A statement on the Anglican Church in North America’s website said Schofield, 75, was found dead seated in a chair in his home in Fresno, California. Friends had come to check on him, according to Bishop Eric Menees of the Anglican Diocese of San Joaquin.
Details about funeral services are not yet certain.
Schofield, at odds with the Episcopal Church over the ordination of women and gay clergy, and issues of biblical authority, had urged the Central California Valley diocese to disaffiliate and join the Southern Cone. That vote happened Dec. 8, 2007, during a diocesan convention. He called the vote “a historic moment…a vote for freedom.”
His was the first of five efforts by bishops to lead diocesan leaders and members out of the Episcopal Church, which is made up of 109 dioceses and three regional areas.

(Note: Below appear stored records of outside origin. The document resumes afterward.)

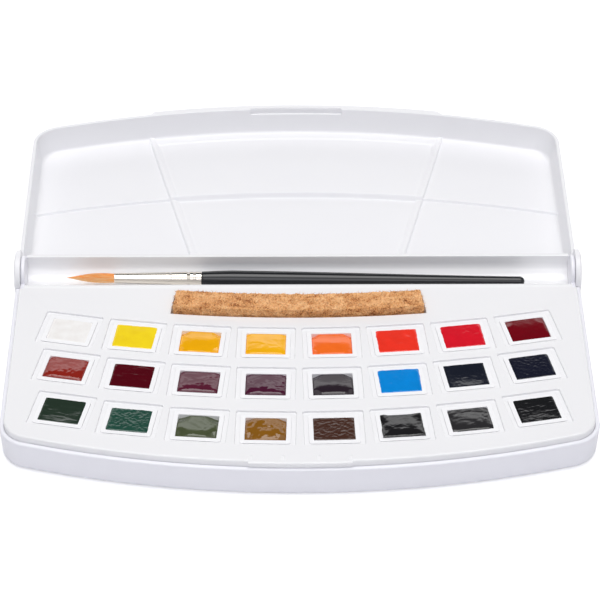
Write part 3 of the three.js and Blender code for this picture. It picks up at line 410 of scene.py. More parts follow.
def applied(piece):
    """The piece with its modifiers turned into plain mesh."""
    graph = bpy.context.evaluated_depsgraph_get()
    mesh = bpy.data.meshes.new_from_object(piece.evaluated_get(graph))
    piece.modifiers.clear()
    piece.data = mesh
    mesh.name = piece.name
    return piece


def finish_piece(piece, material, body, replaced, angle=32, flat_faces=True):
    """Shades a piece, gives it its material, and lets it stand for its CAD nodes."""
    mesh = piece.data
    if material is not None:
        mesh.materials.clear()
        mesh.materials.append(material)
    mesh.polygons.foreach_set("use_smooth", [True] * len(mesh.polygons))
    mesh.set_sharp_from_angle(angle=math.radians(angle))
    if flat_faces:
        piece.modifiers.new("flat faces", "WEIGHTED_NORMAL").keep_sharp = True
    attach(piece, body)
    if replaced:
        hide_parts(*replaced)
    triangles = sum(len(face.vertices) - 2 for face in mesh.polygons)
    print(f"{piece.name}: {triangles} triangles on {body}")


# %% [markdown]
# ## Shapes that several mouldings share
#
# Base, lid and tray have one outline: straight sides, round corners and a bowed front. The bodies round the
# hinge are discs and strips that run along X, so they are turned or pushed along that axis.

# %% The box's outline
FRONT_CENTRE = FRONT_RADIUS - BOX_REACH
CORNER_X = HALF_WIDTH - CORNER_RADIUS
CORNER_Y = FRONT_CENTRE - math.sqrt((FRONT_RADIUS - CORNER_RADIUS) ** 2 - CORNER_X**2)
CORNER_TURN = math.degrees(math.asin(CORNER_X / (FRONT_RADIUS - CORNER_RADIUS)))


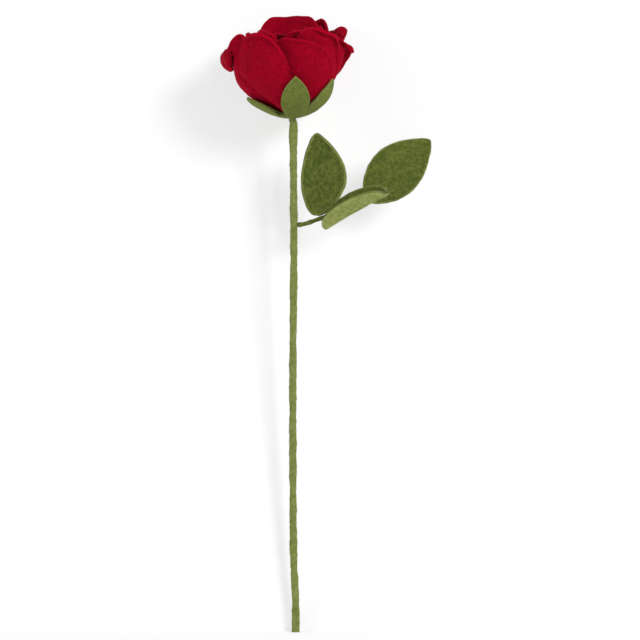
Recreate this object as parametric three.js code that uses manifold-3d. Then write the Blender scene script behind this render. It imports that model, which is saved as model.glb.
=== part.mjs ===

After the San Joaquin vote, Presiding Bishop Katharine Jefferts Schori deposed Schofield on March 12, 2008, after the House of Bishops agreed with the findings of a Title IV Review Committee that Schofield had abandoned the communion of the church.
He served as vicar of Saint Columba Parish Church in Inverness, California, and became bishop of the Episcopal Diocese of San Joaquin in January 1989. Six months later he signed onto the creation of the traditionalist Episcopal Synod of America, which opposed the ordination of women and was committed to combating an alleged erosion of episcopal and biblical authority.
The ESA grew out of the Evangelical and Catholic Mission, an organization formed in late 1976 in opposition to General Convention’s decision earlier that year to allow women to be ordained as priests and bishops. The ESA later joined the Britain-based Forward in Faith, becoming known as Forward in Faith North America.
In 1992 Schofield signed an ESA statement that denied critics’ claims that the group’s efforts to set up a “missionary diocese” were aimed at fragmenting the church. Schofield’s support of the synod upset many in the Episcopal diocese.
Schofield became the leader of Anglican Diocese of San Joaquin after the 2007 split. He retired from that post in 2011 and then acted as a bishop in residence.